Note that some mathematical literature uses different definitions for the terms "normal" and "T4", and the terms containing those words. The definitions here are the ones usually used today. However, some authors switch the meanings of the two terms in a given pair, or use both terms synonymously for only one condition, and one should take care to find out which definitions the author is using when reading mathematical literature. But "T5" always means the same as "completely T4", whatever that may be.

Terms like normal regular space and normal Hausdorff space also turn up in the literature; these simply mean that the space both is normal and satisfies the other condition mentioned. In particular, a normal Hausdorff space is the same thing as a T4 space. These phrases are useful, since they are less ambiguous given the historical confusion of the terms' meanings.

Fully normal spaces and fully T4 spaces are related to paracompactness.

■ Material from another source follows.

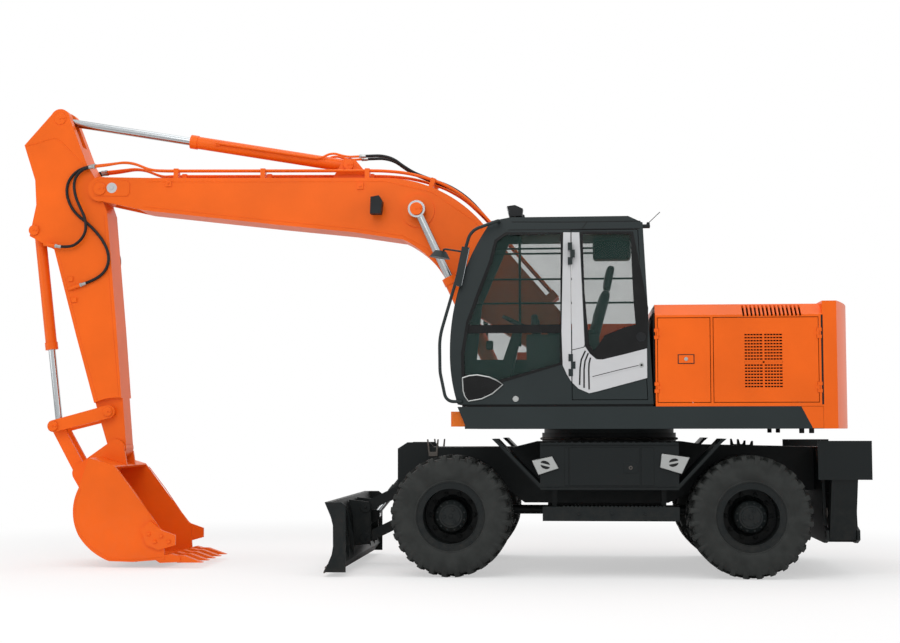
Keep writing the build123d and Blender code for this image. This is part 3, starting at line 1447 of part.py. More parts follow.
BOOM_CYL_END = shifted(BOOM_FOOT, BOOM_CYL_PIN)
BOOM_CYLS = [-BOOM_CYL_Y, BOOM_CYL_Y]
BOOM_RAM = (BOOM_CYL_BASE, BOOM_CYL_END)
barrel("boom_cylinder_barrels", *BOOM_RAM, BOOM_CYL_BARREL, BOOM_CYL_R, 38, 70, BOOM_CYLS, 48, PIN_HOLE)
with BuildPart() as boom_rods:
    for side in (-1, 1):
        y = side * BOOM_CYL_Y
        span = distance(BOOM_CYL_BASE, BOOM_CYL_END)
        tube(BOOM_CYL_BASE, BOOM_CYL_END, y, 38, 650, span - 50)
        boss(BOOM_CYL_END, 80, y - 45, y + 45)
        y_low, y_high = sorted((side * (BOOM_HALF + 14), side * (BOOM_CYL_Y + 55)))
        boss(BOOM_CYL_END, PIN_R, y_low, y_high)
save(boom_rods, "boom_cylinder_rods")

ARM_CYL_AT = shifted(BOOM_FOOT, ARM_CYL_BASE)
ARM_CYL_END = shifted(ARM_PIN, ARM_CYL_PIN)


ARM_RAM = (ARM_CYL_AT, ARM_CYL_END)
CYL_HOSE_Y = 80
# the two pipes along the arm cylinder, from its gland to the hoses, counted from its base pin
ARM_RAM_PIPE = [(-1290, 236), (-281, 66), (-165, 124), (-20, 79.4), (100, 83)]
barrel(
    "arm_cylinder_barrel",
    *ARM_RAM,
    ARM_CYL_BARREL,
    ARM_CYL_R,
    38,
    75,
    [0],
    50,
    PIN_HOLE,
    [[(x, side * CYL_HOSE_Y, z) for x, z in (shifted(ARM_CYL_AT, p) for p in ARM_RAM_PIPE)] for side in (-1, 1)],
)
rod("arm_cylinder_rod", *ARM_RAM, 1140, 38, 75, [0], 48)

# Free hoses: (X, Z) from the front axle, with the distance from the middle of the machine
HOSES = [
    (
        "hoses_arm_long",
        [
            (-3498, 3796, 180),
            (-3588, 3788, 180),
            (-3698, 3742, 180),
            (-3780, 3638, 181),
            (-3785, 3500, 180),
            (-3710, 3345, 180),
            (-3560, 3230, 181),
            (-3424, 3084, 180),
            (-3352, 2920, 180),
            (-3385, 2780, 181),
            (-3500, 2690, 180),
            (-3641, 2644, 180),
        ],
    ),
    (
        "hoses_arm_short",
        [
            (-3498, 3781, 212),
            (-3588, 3773, 212),
            (-3665, 3722, 212),
            (-3708, 3630, 213),
            (-3690, 3500, 212),
            (-3640, 3390, 212),
            (-3585, 3280, 213),
            (-3577, 3160, 212),
            (-3635, 3062, 212),
            (-3740, 3000, 212),
            (-3881, 3022, 212),
        ],
    ),
    (
        "hoses_cylinder",
        [
            (-965, 3863, 80),
            (-865, 3866, 80),
            (-745, 3868, 80),
            (-635, 3835, 78),
            (-545, 3765, 74),
            (-430, 3692, 70),
            (-237, 3619, 70),
            (-74, 3555, 70),
            (95, 3432, 70),
            (230, 3275, 70),
            (450, 3030, 71),
            (690, 2742.8, 70),
            (899, 2503, 70),
        ],
    ),
]
for name, points in HOSES:
    with BuildPart() as hoses:
        for side in (-1, 1):
            bent_tube([(FRONT_AXLE_X + x, side * y, z) for x, z, y in points], HOSE_R)
    save(hoses, name)
    print(name, [round(r) for r in bend_radii([(x, y, z) for x, z, y in points])])

# Arm: tapered box with a forked upper end, a lug for the bucket cylinder and a narrow tip

ARM_SIDE = [
    (-325, 700),
    (-148, 252),
    (-60, 105),
    (59, -225),
    (167, -1343),
    (262, -2440),
    (78, -2430),
    (-12, -2142),
    (-227, -1398),
    (-455, -572),
    (-700, -440),
    (-640, -138),
    (-655, 101),
    (-767, 444),
    (-480, 765),
]
BUCKET_CYL_AT = shifted(ARM_PIN, BUCKET_CYL_BASE)
ROCKER_AT = shifted(ARM_PIN, ROCKER_PIN)
ROD_EYE_AT = shifted(ARM_PIN, ROD_EYE)
LINK_AT = shifted(ARM_PIN, LINK_PIN)
TIP_HALF = 115
TIP_REACH = 480
EAR_IN = TIP_HALF + 7
EAR_OUT = EAR_IN + 30
ROCKER_IN = ARM_HALF + 7
ROCKER_OUT = ROCKER_IN + 24
SLOT = 64
FITTING_LENGTH = 110
with BuildPart() as arm:
    outline([shifted(ARM_PIN, p) for p in ARM_SIDE], -ARM_HALF, ARM_HALF)
    boss(ARM_PIN, 125, -ARM_HALF, ARM_HALF)
    boss(ARM_CYL_END, 95, -ARM_HALF, ARM_HALF)
    boss(BUCKET_AT, 92, -TIP_HALF, TIP_HALF)
    boss(ARM_CYL_END, 330, -SLOT, SLOT, mode=Mode.SUBTRACT)
    boss(BUCKET_CYL_AT, 190, -SLOT, SLOT, mode=Mode.SUBTRACT)
    boss(ARM_PIN, PIN_HOLE, -ARM_HALF, ARM_HALF, mode=Mode.SUBTRACT)
    boss(BUCKET_AT, PIN_HOLE, -TIP_HALF, TIP_HALF, mode=Mode.SUBTRACT)
    for side in (-1, 1):
        y_low, y_high = sorted((side * TIP_HALF, side * (ARM_HALF + 1)))
        boss(BUCKET_AT, TIP_REACH, y_low, y_high, mode=Mode.SUBTRACT)
    # fittings that carry on from the arm hoses, each on a small bracket
    for name, points in HOSES[:2]:
        (a_x, a_z, y), (b_x, b_z, y) = points[-2:]
        a, b = (FRONT_AXLE_X + a_x, a_z), (FRONT_AXLE_X + b_x, b_z)
        span = distance(a, b)
        share = (span + FITTING_LENGTH / 2) / span
        bracket = (a[0] + (b[0] - a[0]) * share, a[1] + (b[1] - a[1]) * share)
        for side in (-1, 1):
            tube(a, b, side * y, HOSE_R + 3, span, span + FITTING_LENGTH)
            y_low, y_high = sorted((side * (ARM_HALF - 1), side * (y + 4)))
            boss(bracket, 22, y_low, y_high)
    boss(BUCKET_CYL_AT, PIN_R, -ARM_HALF - 10, ARM_HALF + 10)
    boss(ROCKER_AT, 58, -ARM_HALF, ARM_HALF)
    boss(ROCKER_AT, 34, -ROCKER_OUT - 8, ROCKER_OUT + 8)
save(arm, "arm")

BUCKET_RAM = (BUCKET_CYL_AT, ROD_EYE_AT)
barrel("bucket_cylinder_barrel", *BUCKET_RAM, BUCKET_CYL_BARREL, BUCKET_CYL_R, 34, 72, [0], 50, PIN_HOLE)
rod("bucket_cylinder_rod", *BUCKET_RAM, 700, 34, 60, [0], 48)

# Bucket linkage: rockers outside the arm, a forked link inside the bucket's ears

with BuildPart() as rockers:
    for side in (-1, 1):
        y_low, y_high = sorted((side * ROCKER_IN, side * ROCKER_OUT))
        strap(ROCKER_AT, 62, ROD_EYE_AT, 56, y_low, y_high)
        y_low, y_high = sorted((side * 98, side * (ROCKER_OUT + 8)))
        boss(ROD_EYE_AT, 40, y_low, y_high)
        y_low, y_high = sorted((side * ROCKER_IN, side * ROCKER_OUT))
        boss(ROCKER_AT, 34 + FIT, y_low, y_high, mode=Mode.SUBTRACT)
save(rockers, "rockers")
with BuildPart() as link:
    for side in (-1, 1):
        y_low, y_high = sorted((side * 60, side * 92))
        strap(LINK_AT, 60, ROD_EYE_AT, 56, y_low, y_high)
    boss(LINK_AT, 60, -TIP_HALF, TIP_HALF)
    boss(LINK_AT, 34 + FIT, -TIP_HALF, TIP_HALF, mode=Mode.SUBTRACT)
save(link, "bucket_link")

# Bucket: curved shell between two side plates, ears, lip and teeth

BUCKET_HALF = 520
BUCKET_SIDE = [
    (-139, -85),
    (-232, -362),
    (-283, -590, "arc"),
    (-225, -801),
    (-105, -935, "arc"),
    (64, -1031),
    (288, -1037),
    (586, -1013),
    (568, -767),
    (103, -157),
]
BUCKET_ROOM = [
    (-95, -160),
    (-206, -370),
    (-258, -592, "arc"),
    (-203, -788),
    (-92, -912, "arc"),
    (72, -1008),
    (290, -1015),
    (640, -990),
    (900, -760),
    (200, -90),
    (90, -185),
]
TEETH = 5
CUTTER = 22
CUTTER_SIDE = [(362, -742), (420, -880), (530, -925), (690, -880), (690, -790), (560, -745), (452, -662)]
ADAPTER_SIDE = [(470, -1000), (640, -962), (730, -985), (730, -1035), (540, -1045)]
TOOTH_SIDE = [(640, -975), (760, -978), (937, -1040), (700, -1042)]
with BuildPart() as bucket:
    curved(moved(BUCKET_AT, BUCKET_SIDE), -BUCKET_HALF, BUCKET_HALF)
    curved(
        moved(BUCKET_AT, BUCKET_ROOM),
        -BUCKET_HALF + 20,
        BUCKET_HALF - 20,
        mode=Mode.SUBTRACT,
    )
    for side in (-1, 1):
        y_low, y_high = sorted((side * EAR_IN, side * EAR_OUT))
        outline(
            [
                shifted(BUCKET_AT, p)
                for p in (
                    (-390, -175),
                    (-30, 78),
                    (88, -30),
                    (110, -160),
                    (-100, -150),
                    (-225, -420),
                    (-262, -520),
                    (-415, -265),
                )
            ],
            y_low,
            y_high,
        )
        boss(LINK_AT, 68, y_low, y_high)
        boss(BUCKET_AT, 85, y_low, y_high)
    boss(LINK_AT, 34, -EAR_OUT, EAR_OUT)
    boss(BUCKET_AT, PIN_R, -EAR_OUT, EAR_OUT)
    # side cutters, and teeth on the lip
    for side in (-1, 1):
        y_low, y_high = sorted((side * (BUCKET_HALF - 2), side * (BUCKET_HALF + CUTTER)))
        outline(moved(BUCKET_AT, CUTTER_SIDE), y_low, y_high)
    for n in range(TEETH):
        y = (n - (TEETH - 1) / 2) * 2 * (BUCKET_HALF - 50) / (TEETH - 1)
        outline(moved(BUCKET_AT, ADAPTER_SIDE), y - 46, y + 46)
        outline(moved(BUCKET_AT, TOOTH_SIDE), y - 36, y + 36)
save(bucket, "bucket")
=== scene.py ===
import math

import bpy
import bmesh
from mathutils import Matrix, Vector


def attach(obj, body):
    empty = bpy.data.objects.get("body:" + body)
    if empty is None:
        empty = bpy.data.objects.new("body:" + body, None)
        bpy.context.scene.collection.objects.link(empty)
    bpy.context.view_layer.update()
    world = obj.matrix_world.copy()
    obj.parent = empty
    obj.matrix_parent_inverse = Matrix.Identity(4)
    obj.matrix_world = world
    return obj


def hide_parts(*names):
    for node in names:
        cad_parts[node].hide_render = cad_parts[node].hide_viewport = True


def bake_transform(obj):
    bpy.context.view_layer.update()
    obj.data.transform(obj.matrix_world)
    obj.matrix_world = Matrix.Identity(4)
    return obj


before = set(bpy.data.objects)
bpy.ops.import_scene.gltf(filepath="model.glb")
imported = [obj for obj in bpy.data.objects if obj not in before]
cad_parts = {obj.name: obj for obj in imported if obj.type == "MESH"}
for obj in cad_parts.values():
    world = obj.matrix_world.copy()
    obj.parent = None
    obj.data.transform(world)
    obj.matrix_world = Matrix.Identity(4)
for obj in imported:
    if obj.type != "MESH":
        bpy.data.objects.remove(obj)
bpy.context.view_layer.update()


# The camera stands level with the wheels at the machine's left, a long way off, and looks
# square on with a slight turn to the front.
view = bpy.data.cameras.new("camera")
view.sensor_width = 36
view.lens = 61.44
camera = bpy.data.objects.new("camera", view)
bpy.context.scene.collection.objects.link(camera)
camera.location = (1.430, -14.451, 1.261)
camera.rotation_euler = (math.radians(90 + 4.04), math.radians(0.06), math.radians(4.81))
bpy.context.scene.camera = camera
bpy.context.scene.view_settings.view_transform = "Standard"


# The floor is one pale sheet that runs on to the horizon. It takes the machine's shadow near
# by and fades to plain white far off, so that no edge shows.
def fill(tree, node, inputs):
    """Gives a node's inputs their values, or the sockets that they are linked to."""
    for name, value in inputs.items():
        if isinstance(value, bpy.types.NodeSocket):
            tree.links.new(value, node.inputs[name])
        else:
            node.inputs[name].default_value = value


def add_node(tree, kind, x, y, inputs=None, **settings):
    """A shader node at its place on the sheet, with its settings, its values and its links."""
    node = tree.nodes.new(f"ShaderNode{kind}")
    node.location = (x, y)
    for name, value in settings.items():
        setattr(node, name, value)
    fill(tree, node, inputs or {})
    return node


def linear(code):
    """A hex colour as a shader takes it."""
    values = [int(code[n : n + 2], 16) / 255 for n in (1, 3, 5)]
    return [c / 12.92 if c <= 0.04045 else ((c + 0.055) / 1.055) ** 2.4 for c in values] + [1]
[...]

A locally normal space is a topological space where every point has an open neighborhood that is normal. Every normal space is locally normal, but the converse is not true. A classical example of a completely regular locally normal space that is not normal is the Niemitzki plane.

I know this one.

It's the mathematical equation for how many fewer Krispie Kremes the contestants need to eat each day to fit into their favourite pair of pants.

[phaedo]

I know this one.

It's the mathematical equation for how many fewer Krispie Kremes the contestants need to eat each day to fit into their favourite pair of pants.

I would just make sure my favorite pair of pants are an XXL! Competition won

[fakemaster]

Never heard of it.

[southcoast68]

Never heard of it.

You probably better off that way Reality TV is bad for all of us.